From a risk management perspective, BOI structures now offer something increasingly valuable in Thailand’s evolving regulatory environment: long-term defensibility.

As enforcement standards become stricter, foreign investors are placing greater value on structures that can withstand regulatory review without relying on technical loopholes or undocumented side arrangements.

The Future of Foreign Investment Structuring in Thailand

Cross-Agency Enforcement Is Becoming More Aggressive

Thailand’s 2026 “actual control” enforcement initiative signals a broader transformation in the country’s investment environment. The government is clearly moving toward greater transparency, stronger beneficial ownership scrutiny, and more sophisticated cross-agency enforcement mechanisms.

For foreign investors, the message is becoming increasingly clear: the era of passive nominee structures is gradually ending.

Future-proof investment structures in Thailand will likely depend on transparent capitalization, genuine commercial substance, defensible governance frameworks, and regulatory-approved ownership models. Businesses that continue relying on undocumented control arrangements may face growing exposure not only under the Foreign Business Act, but also under broader financial, tax, and anti-money laundering investigations.

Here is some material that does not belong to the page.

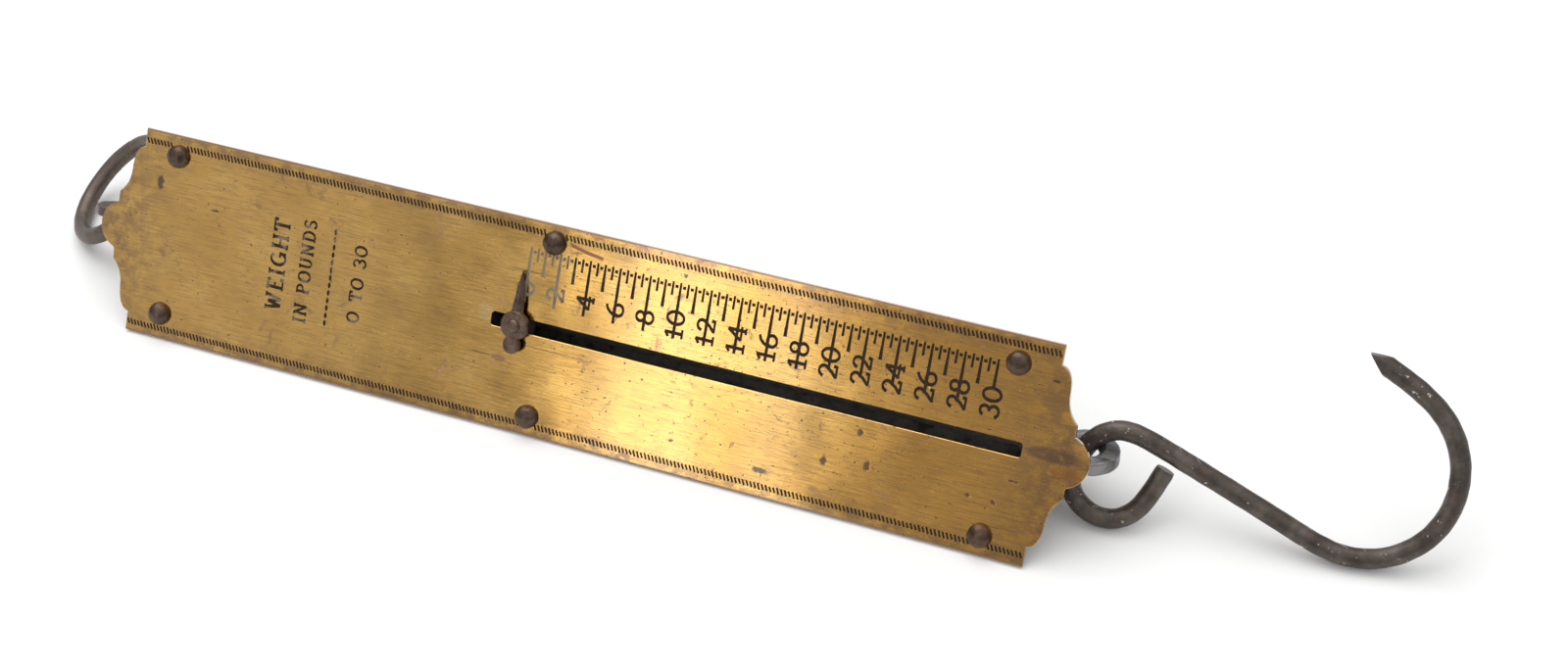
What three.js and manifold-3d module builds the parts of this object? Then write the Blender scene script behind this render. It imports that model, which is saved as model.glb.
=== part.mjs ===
// Hanging spring scale: brass face plate, half-round iron casing, extension spring,
// draw rod with pointer, suspension ring and S hook. Millimetres, +Z up.
//
// Every piece is placed in the plate's own frame: x runs along the plate towards the hook,
// y across it, and z is square to its front face, which is z = 0. The whole scale is then
// rolled about x, because it lies on the long edge of its plate and on its round back.
import * as THREE from 'three';
import { mergeVertices } from 'three/addons/utils/BufferGeometryUtils.js';
import Module from 'manifold-3d';

const wasm = await Module();
wasm.setup();

// Driving dimensions
const GAP = 0.3;
const PLATE = { length: 261, width: 57.15, thick: 1.3 };
const MID_Y = PLATE.width / 2;
const AXIS_Z = -16;
const ROLL = THREE.MathUtils.degToRad(56.88);
// The round lobe in the middle of each end of the plate: how far out its centre is, and its arc
const LOBE = { out: 4.55, radius: 6.85, half: THREE.MathUtils.degToRad(72), steps: 12 };

const SLOT = { from: 109.8, to: 255.2, width: 3.8, y: 28.75 };
const ZERO_X = 117.6;
const RIVET = { head: 3.2, dome: 2.5, shank: 1.5, tail: 2.6, button: 1.2 };
const RIVETS = [[10.8, 51.3], [124.6, 52.2], [250.4, 50.1], [10.4, 6.8], [123.9, 5], [249, 5.1]];

const CASING = { from: 2.5, to: 258.5, radius: 15.9, sheet: 0.9, flange: 2.2 };
const FLANGE_TOP = -PLATE.thick - GAP;
const FLANGE_LOW = FLANGE_TOP - CASING.sheet;

const END_PLATE = { thick: 2.2, inset: 0.8, radius: CASING.radius - CASING.sheet - GAP, play: 0.4 };
const EAR = { length: 8, half: 4, thick: 1.6, sunk: 0.6, overlap: 0.1 };
const UPPER_END_X = CASING.from + END_PLATE.inset;
const LOWER_END_X = CASING.to - END_PLATE.inset - END_PLATE.thick;
const END_RIVET_X = [UPPER_END_X + END_PLATE.thick + EAR.length / 2, LOWER_END_X - EAR.length / 2];
const SIDE_RIVET = { shank: 1.1, head: 2, rise: 0.9, tail: 1.8, button: 0.8 };

const ROD = { radius: 3.1, from: 90.5 };
// Eyes: half length and half width of the outline, which is shifted from the centre of the hole
const DRAW_EYE = { x: 267.6, long: 8.4, wide: 8, shift: [0.9, -0.4], thick: 3.9, turn: -70 };
const DRAW_HOLE = { throat: 3.6, mouth: 4.9 };
const ROD_NECK = { from: -9.5, to: -5.2, radius: 2 };
const ANCHOR_EYE = { x: -14, hole: 4.4, long: 8.2, wide: 7.5, shift: -0.6, thick: 3, to: 26.5 };
const ANCHOR_NECK = { narrow: 2.2, broad: 4.2, from: 9.2 };
const WASHER = { x: 5.8, radius: 7, thick: 1.2 };
const NUT = { x: 7.3, radius: 6, thick: 4.6 };
const SPRING = { wire: 2.6, radius: 11.5, pitch: 2.9, from: 16, to: 104, stepsPerTurn: 8 };
const PLUG = { radius: 9, length: 12, upper: 14, lower: 94 };
const PIN = { radius: 1.2, half: 8.5 };
const BUSH = { bore: 3.5, barrel: 5.1, flange: 7.5, from: 254.2, face: 258, to: 259.6, seat: 5.5 };

const STUD = { radius: 1.55, head: 2.4, crown: 2, shoulder: 0.8, rise: 1.2, tail: 1 };
const SLIDER = { half: 3.6, wide: 5, thick: 1.5 };
const POINTER = { disc: 4, arm: 1.6, tip: 0.4, reach: 14.8, thick: 2, lift: 1, boss: 3 };
const POINTER_TAIL = { x: -0.2, y: -5.4, radius: 2.5 };

const RING = { radius: 16.33, wire: 5, at: [-24.93, 31.96, -27.78], normal: [-0.5297, 0.5255, 0.6659] };
const HOOK = {
  wire: 5.4,
  at: [268, 28.6, -16],
  along: [0.992, 0.0692, -0.106],
  normal: [0.1028, 0.0484, 0.9935],
  steps: 76,
};
// Centre line of the S hook in its own plane, from the blunt end to the point
const HOOK_LINE = [
  [20.2, -1.6], [17, -9.2], [14.1, -13.6], [10, -16.2], [5.2, -16.3], [1, -14.4], [-2, -11.2], [-3, -7.4],
  [-2.4, -3.6], [-0.8, 0], [1.4, 3.4], [4.6, 5.9], [8.6, 6.9], [13.2, 6], [18.6, 3.8], [29.2, -0.9],
  [39.6, -5.5], [50, -10.1], [57.8, -13.9], [64.5, -16.2], [71.3, -16.3], [77.3, -14.6], [82.7, -11.2],
  [86.8, -6.5], [89.5, -0.6], [90.5, 5.8], [89.6, 12.4], [86.8, 18.8], [82.2, 24], [76, 28.3], [69.2, 32],
  [63.5, 34.9],
];
// Its point, and where the two flats filed on the wire start
const HOOK_POINT = { tip: [65, 34.4], outer: [70.1, 34.2], inner: [68.2, 29.8] };

const MATERIALS = {
  brass: new THREE.MeshStandardMaterial({ color: 0xc29a45, roughness: 0.35, metalness: 1 }),
  oldBrass: new THREE.MeshStandardMaterial({ color: 0x8f6f35, roughness: 0.5, metalness: 1 }),
  iron: new THREE.MeshStandardMaterial({ color: 0x4a4440, roughness: 0.6, metalness: 0.8 }),
  darkIron: new THREE.MeshStandardMaterial({ color: 0x4b3a2c, roughness: 0.55, metalness: 0.8 }),
  steel: new THREE.MeshStandardMaterial({ color: 0x77726c, roughness: 0.45, metalness: 1 }),
  sheet: new THREE.MeshStandardMaterial({ color: 0x35312e, roughness: 0.6, metalness: 0.7 }),
};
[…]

At the same time, Thailand continues to actively welcome legitimate foreign direct investment, particularly in sectors aligned with national economic development priorities. The government’s objective is not to discourage foreign participation, but rather to eliminate artificial ownership structures that undermine regulatory integrity and fair competition.

In this new environment, BOI promotion is no longer viewed merely as a tax incentive mechanism. It is increasingly becoming the most secure and sustainable legal foundation for foreign investors seeking long-term operational control in Thailand.